An Astronomical Investigation into the Functionality of Stone Gorgets in the Ohio Region
Jason Heaton, Director of Astronomy, Dayton Society of Natural History
The Hopewell culture has many well-documented cases of earthwork building in association with astronomical alignments. The Hopewell and earlier cultures of the Ohio Valley also left behind many stone artifacts with unknown functions, such as gorgets and pendants. While certain examples of these artifacts are often linked with ceremonial function, others exist with purposeful indentations, tally marks, and engravings, suggesting a more utilitarian role. This presentation focuses on the theory that early gorgets (as well as other artifact types) served as portable time keeping, calendric devices. For this preliminary study, I created replicas of gorgets and pendants housed at the Dayton Society of Natural History to test the action that one can find direction, time of day, and time of year utilizing these objects. Results indicate that a number of items may have served as solstice marking devices in combination with a gnomon. Hourly timekeeping may have also served as a function of these early devices. Through this presentation, I hope to expand my overall dataset to further support this theory.
Additional Finds at Indian Hills Site: An Update
Glenwood Boatman, Vice President of the Sandusky Bay Chapter/ASO
The Indian Hills site is in Rossford, Ohio and was a large 1600 A.D. Late Prehistoric Algonquin Village of the Sandusky Tradition. The Indian Hills phase may represent the enigmatic Assistaeronon who are reported to have been at war with the Neutral Indians during the protohistoric period. The site is reported in the Masters Dissertation of James Graves at the University of Toledo. Later recovery of items stolen from Ossuary No. 1 has provided a radiocarbon date for the ossuary. Cleaning of artifacts from Area S Unit 2, midden layer, provided a copper tinkling cone, a small copper bead, pipe stems, and Sandusky Tradition Indian Hills Stamped rimsherds and Cord Wrapped Stick rimsherds of the Western Basin Tradition type. Radiocarbon dates have also been obtained from bone samples in features with significant pipe parts verifying earlier radiocarbon results from charcoal. Finally a radiocarbon date from the Lasalle ossuary site provides a date for the ossuary.

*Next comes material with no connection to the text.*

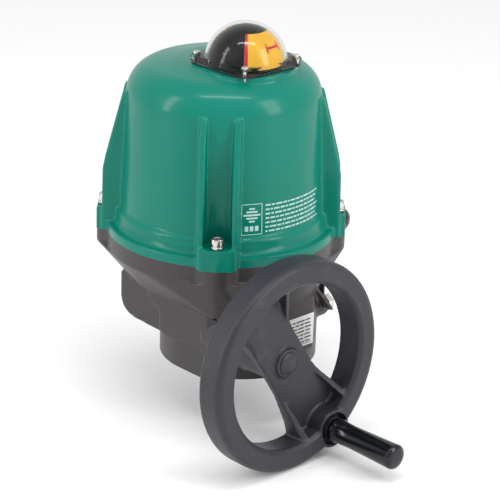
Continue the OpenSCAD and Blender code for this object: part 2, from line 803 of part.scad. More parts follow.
module hub_cap() {
  color([0.21, 0.22, 0.25]) translate([worm_x, hub_front_y, worm_z]) rotate([90, 0, 0])
    rotate_extrude() polygon(concat([[0, 0]], [for (t = [0:15:90]) [9.2 * cos(t), 2.6 * sin(t)]]));
}

module handle_spindle() {
  color([0.7, 0.7, 0.7]) along_y(grip_x, grip_z, -rim_y - grip_len + 2, spindle_y, spindle_r);
}

module handle_grip() {
  color([0.05, 0.05, 0.07]) difference() {
    translate([grip_x, -rim_y - part_gap, grip_z]) rotate([90, 0, 0]) rotate_extrude() polygon([[0, 0],
      [grip_r - 1, 0], [grip_r, 1], [grip_r + 0.3, grip_len - 3], [grip_r - 2.5, grip_len], [0, grip_len]]);
    along_y(grip_x, grip_z, -rim_y - grip_len + 2 - part_gap, -rim_y + 1, spindle_r + run_gap);
  }
}

// ---- Motor and gear train ----
module gear_frame() {
  color([0.68, 0.69, 0.7]) difference() {
    union() {
      box([-58, -7], [frame_y[0], frame_y[1]], [plate_z1, motor_z + 21]);
      box([-46, -24], [frame_y[0], frame_y[1] + 10], [plate_z1, plate_z1 + 3]);
    }
    along_y(motor_x, motor_z, frame_y[0] - 1, frame_y[1] + 1, 6);
    along_y(idler_x, idler_z, frame_y[0] - 1, frame_y[1] + 1, arbor_r);
  }
}

arbor_r = 3;
module idler_arbor() {
  color([0.7, 0.7, 0.7]) {
    along_y(idler_x, idler_z, gear_y - 1.5, frame_y[1] + 1, arbor_r);
    along_y(idler_x, idler_z, gear_y - 2.5, gear_y - 1, arbor_r + 2);
  }
}

idler_phase = mesh_phase(0, shaft_teeth, idler_teeth, idler_dir);
pinion_phase = mesh_phase(idler_phase, idler_teeth, pinion_teeth, motor_dir);

module idler_gear() {
  color([0.9, 0.88, 0.82]) spur_y(idler_x, idler_z, gear_y, idler_teeth, idler_phase, arbor_r + run_gap);
}

module motor_pinion() {
  color([0.7, 0.6, 0.35]) {
    spur_y(motor_x, motor_z, gear_y, pinion_teeth, pinion_phase, 2.5);
    along_y(motor_x, motor_z, gear_y - 2, motor_y0 + 6, 2.5);
  }
}

module gear_head() {
  color([0.6, 0.6, 0.6]) difference() {
    along_y(motor_x, motor_z, motor_y0, motor_y0 + head_len, motor_r);
    along_y(motor_x, motor_z, motor_y0 - 1, motor_y0 + 7, 2.5 + run_gap);
  }
}

module motor_can() {
  color([0.3, 0.3, 0.32]) {
    along_y(motor_x, motor_z, motor_y0 + head_len, motor_y0 + head_len + motor_len, motor_r - 1);
    along_y(motor_x, motor_z, motor_y0 + head_len + motor_len - eps, motor_y0 + head_len + motor_len + 3, 6);
  }
}

module capacitor() {
  color([0.75, 0.75, 0.78]) {
    translate([4, 52.5, plate_z1]) cylinder(r = 11, h = 48);
    for (s = [-4, 4]) translate([4 + s, 52.5, plate_z1 + 47]) cylinder(r = 1.2, h = 7);
  }
}

// ---- End stops ----
// The bolt's tip stands against the end face of the sector at its limit
stop_x0 = sector_root_r * cos(sector_a0 - 90) + 1;
module end_stop_bolts() {
  color([0.72, 0.7, 0.66]) for (s = [-1, 1]) {
    along_x(s * stop_y, stop_z, stop_x0, 54, 4);
    translate([53.5, s * stop_y, stop_z]) rotate([0, 90, 0]) cylinder(r = 7.5, h = 5.3, $fn = 6);
  }
}

// ---- Switches ----
module switch_bracket() {
  color([0.72, 0.73, 0.74]) {
    box([-10, 12], [38, 39.5], [plate_z1, cam_z + 36]);
    box([-10, 12], [30, 38 + eps], [plate_z1, plate_z1 + 2]);
  }
}

module limit_switches() {
  color([0.12, 0.12, 0.14]) for (i = [0:3]) translate([0, 0, cam_z + i * cam_step]) {
    box([-10, 10], [cam_r + 6, 38], [0, 6.4]);
    translate([-6, cam_r + 2.4, 0.5]) cube([1.5, 3.7, 5]);
    translate([-6, cam_r + 1.3, 0.5]) cube([13, 1.2, 5]);
  }
}

// ---- Electronics ----
module board_posts() {
  color([0.8, 0.78, 0.6]) for (y = [-10, 26]) box([board_x - 8, board_x], [y, y + 6], [plate_z1, 140]);
}

module control_board() {
  color([0.06, 0.35, 0.16]) box([board_x, board_x + 1.6], [-18, 56], [plate_z1 + 14, 150]);
}

module terminal_block() {
  color([0.15, 0.45, 0.25]) difference() {
    box([board_x + 1.6, board_x + 14], [-16, 54], [100, 112]);
    for (i = [0:11]) translate([board_x + 11, -13 + i * 5.8, 102]) cube([5, 4, 4]);
    for (i = [0:11]) translate([board_x + 8, -11 + i * 5.8, 108]) cylinder(r = 1.6, h = 6);
  }
}

module board_parts() {
  color([0.1, 0.2, 0.5]) box([board_x + 1.6, board_x + 27], [0, 34], [118, 146]);
  color([0.1, 0.1, 0.1]) for (i = [0, 1])
    box([board_x + 1.6, board_x + 17], [-18, -6], [66 + 17 * i, 80 + 17 * i]);
}

module heater() {
  color([0.8, 0.66, 0.3]) along_x(-34, plate_z1 + 9, -5, 32, 7);
  color([0.6, 0.6, 0.6]) for (x = [-2, 23]) box([x, x + 6], [-38, -30], [plate_z1, plate_z1 + 4]);
}

// ---- Cable glands ----
module gland_bodies() {
  color([0.07, 0.07, 0.08]) for (i = [0, 1]) translate([93, gland_y + i * gland_pitch, gland_z])
    rotate([0, 90, 0]) difference() {
      union() {
        translate([0, 0, -14]) cylinder(r = gland_thread_r, h = 15);
        cylinder(r = gland_af / 2 / cos(30), h = 6, $fn = 6);
        cylinder(r = 9, h = 14);
      }
      translate([0, 0, -15]) cylinder(r = 6.5, h = 40);
    }
}

module gland_nuts() {
  color([0.07, 0.07, 0.08]) for (i = [0, 1]) translate([99.2, gland_y + i * gland_pitch, gland_z])
    rotate([0, 90, 0]) difference() {
      union() {
        cylinder(r = gland_af / 2 / cos(30), h = 9, $fn = 6);
        translate([0, 0, 9]) rotate_extrude() polygon([[0, -1], [11.7, -1], [11.7, 1], [11.2, 5], [9.8, 8.5],
          [7.5, 11], [0, 11]]);
      }
      translate([0, 0, -1]) cylinder(r = 9, h = 10);
      cylinder(r = 6.5, h = 30);
    }
}

module gland_plugs() {
  color([0.1, 0.1, 0.1]) for (i = [0, 1]) translate([95, gland_y + i * gland_pitch, gland_z])
    rotate([0, 90, 0]) cylinder(r = 6.5, h = 25.5);
}

earth_at = [24, 26, plate_z1];
module earth_screw() {
  color([0.75, 0.75, 0.74]) translate(earth_at) socket_screw(2, 6, 3.8, 3, 1.6);
}

housing();
cover();
cover_seal();
cover_screws();
cover_washers();
dome();
dome_seal();
dome_screws();
nameplate();
gear_cover();
gear_cover_screws();
output_bush_lower();
output_bush_upper();
output_seal();
output_shaft();
toothed_sector();
sector_key();
indicator_shaft();
indicator_black();
indicator_yellow();
indicator_red();
travel_cams();
indicator_bush();
worm_shaft();
worm();
shaft_gear();
worm_bush_front();
worm_bush_rear();
worm_seal();
handwheel();
hub_cap();
handle_spindle();
handle_grip();
gear_frame();
idler_arbor();
idler_gear();
motor_pinion();
gear_head();
motor_can();
capacitor();
end_stop_bolts();
switch_bracket();
limit_switches();
board_posts();
control_board();
terminal_block();
board_parts();
heater();
gland_bodies();
gland_nuts();
gland_plugs();
earth_screw();
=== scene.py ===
"""The visible pieces, finishes and studio of a quarter-turn motorized valve actuator."""

import json
import math

import bpy
from bpy.props import FloatProperty, FloatVectorProperty, PointerProperty
from bpy.types import Operator, Panel, PropertyGroup
from mathutils import Matrix, Vector


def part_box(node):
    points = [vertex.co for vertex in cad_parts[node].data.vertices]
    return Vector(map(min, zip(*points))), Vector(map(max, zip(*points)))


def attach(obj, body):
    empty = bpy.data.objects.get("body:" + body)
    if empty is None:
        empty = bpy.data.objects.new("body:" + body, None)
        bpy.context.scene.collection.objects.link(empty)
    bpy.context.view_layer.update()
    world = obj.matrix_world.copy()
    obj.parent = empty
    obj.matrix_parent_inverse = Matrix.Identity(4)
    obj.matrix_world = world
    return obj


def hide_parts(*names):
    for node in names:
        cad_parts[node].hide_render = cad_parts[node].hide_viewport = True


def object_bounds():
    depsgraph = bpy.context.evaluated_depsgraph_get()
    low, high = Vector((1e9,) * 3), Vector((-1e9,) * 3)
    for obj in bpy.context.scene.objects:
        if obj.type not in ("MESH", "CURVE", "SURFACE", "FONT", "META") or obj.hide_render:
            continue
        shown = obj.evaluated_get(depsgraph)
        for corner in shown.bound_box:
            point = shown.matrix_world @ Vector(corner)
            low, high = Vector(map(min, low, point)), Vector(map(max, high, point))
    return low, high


bl_info = {
    "name": "Motorized valve actuator",
    "version": (1, 0, 0),
    "blender": (4, 5, 0),
    "location": "View3D > Sidebar > Actuator",
    "description": "Builds the pieces, finishes and studio of a quarter-turn valve actuator",
    "category": "Object",
}

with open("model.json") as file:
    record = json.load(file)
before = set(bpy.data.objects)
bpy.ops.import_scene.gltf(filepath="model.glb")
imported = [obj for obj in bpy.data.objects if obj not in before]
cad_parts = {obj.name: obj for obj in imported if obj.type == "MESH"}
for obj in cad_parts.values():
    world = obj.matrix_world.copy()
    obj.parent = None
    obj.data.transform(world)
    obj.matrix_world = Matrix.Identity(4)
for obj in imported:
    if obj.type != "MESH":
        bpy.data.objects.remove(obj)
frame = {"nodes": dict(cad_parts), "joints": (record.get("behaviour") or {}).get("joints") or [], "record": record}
CAD_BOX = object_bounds()
NODES = frame["nodes"]
BODY_OF = {n: b for b, ns in frame["record"]["behaviour"]["bodies"].items() for n in ns}
SLOT_OF = {row["node"]: row["material_slot"] for row in frame["record"]["subparts"]}
JOINTS = {joint["name"]: joint for joint in frame["joints"]}

MM = 0.001
OVER = 0.002  # how far a cutter runs past the face that it opens
SUNK = 0.004  # how far a casting's solids run past the face where they are cut off
CORNER_TURNS = [math.radians(45 + 90 * quarter) for quarter in range(4)]
AXES = {
    "X": (Vector((0, 1, 0)), Vector((0, 0, 1)), Vector((1, 0, 0))),
    "Y": (Vector((1, 0, 0)), Vector((0, 0, 1)), Vector((0, 1, 0))),
    "Z": (Vector((1, 0, 0)), Vector((0, 1, 0)), Vector((0, 0, 1))),
}
TURNS = {"X": (0, math.pi / 2, 0), "Y": (-math.pi / 2, 0, 0), "Z": (0, 0, 0)}
PLACES = {"X": (2, 0, 1), "Y": (0, 2, 1), "Z": (0, 1, 2)}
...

Wesselman Farm, An Archaic Site on the Lower Great Miami River, Hamilton County, Ohio
Leeanne Mahoney, Graduate student at the University of Maryland and Senior Archaeologist at SEARCH Inc.
Wesselman Farm is a previously unidentified precontact site in Hamilton County, Ohio. The site is an early Late Archaic period (4330 ± 30 to 4080 ± 30 BP [4959-4462 cal BP]) habitation site with dense midden development situated on a summit over the junction of the Great Miami River and Taylors Creek. This research was inspired by a small box of stone tools that a family had collected since the 1940s as they noticed the artifacts when plowing the fields on their 15.38-hectare (38 acre) historic farmstead. The thesis project focused on an area of the farmstead where the landowner had discovered most of the artifacts. The landowner’s collection, archival research, geophysical survey, archaeological excavations, and radiocarbon dating each contributed valuable information in locating and interpreting this archaeological site. The data also allows an understanding of the role this site had within the larger Archaic settlement system of extreme southwest Ohio.
Comets, ritual, and pseudoarchaeology: A Critical Assessment of Tankersley et al.'s (2022) Catastrophism
Kevin C. Nolan, Bradley T. Lepper, Bret J. Ruby, Kevin Schwarz, Matthew Davidson, Andrew Weiland, Dee Anne Wymer, Timothy Everhart, Jenifer Aultman, Laura Murphy, and Tony Krus
A popular pseudoarchaeology trend is to claim comet airbursts are responsible for destroying various ancient cultures. Since it is difficult to prove or disprove an airburst at any given time in the past, proponents cherry-pick data to stitched together neo-catastrophist click-bait. Tankersley et al (2022) bring this trend to the Middle Ohio River Valley (MORV) with the claim of a cosmic airburst making the Hopewell culture the latest victims of this pseudoscientific trend. The rich Hopewell archaeological record paints a different picture. None of the hundreds of previous archaeological investigations in the MORV encountered evidence of a widespread cataclysm. While charcoal and burned soils are found on virtually all excavated archaeological sites in the region, these generally relate to everyday heating and cooking. Further, many of the burned surfaces discussed are prepared surfaces for ceremonial fires and crematory basins; not the burned “habitation surfaces” claimed. The evidence Tankersley and colleagues review and present simply does not support their conclusion. The Woodland period literature gives no indication of dramatic “social decline”. Tankersley et al. conflate multiple discrete deposits to create an artificial narrative of a single event. The evidence from Tankersley’s fieldwork does not match the descriptions in the article text or the supplementary material. Tankersley and colleagues misinterpret and quote mine primary sources, thus painting an erroneous picture of the Hopewell archaeological record. In sum, there is no support in the literature to justify the question supposedly addressed by Tankersley et al.’s research design, their new evidence is poorly presented, the reasoning from evidence to conclusion does not follow (non sequitur), and critical details on data collection and analysis are lacking. Nothing in the article or the extant literature supports the conclusion that a comet exploded over Cincinnati in the 3rd or 4th century AD.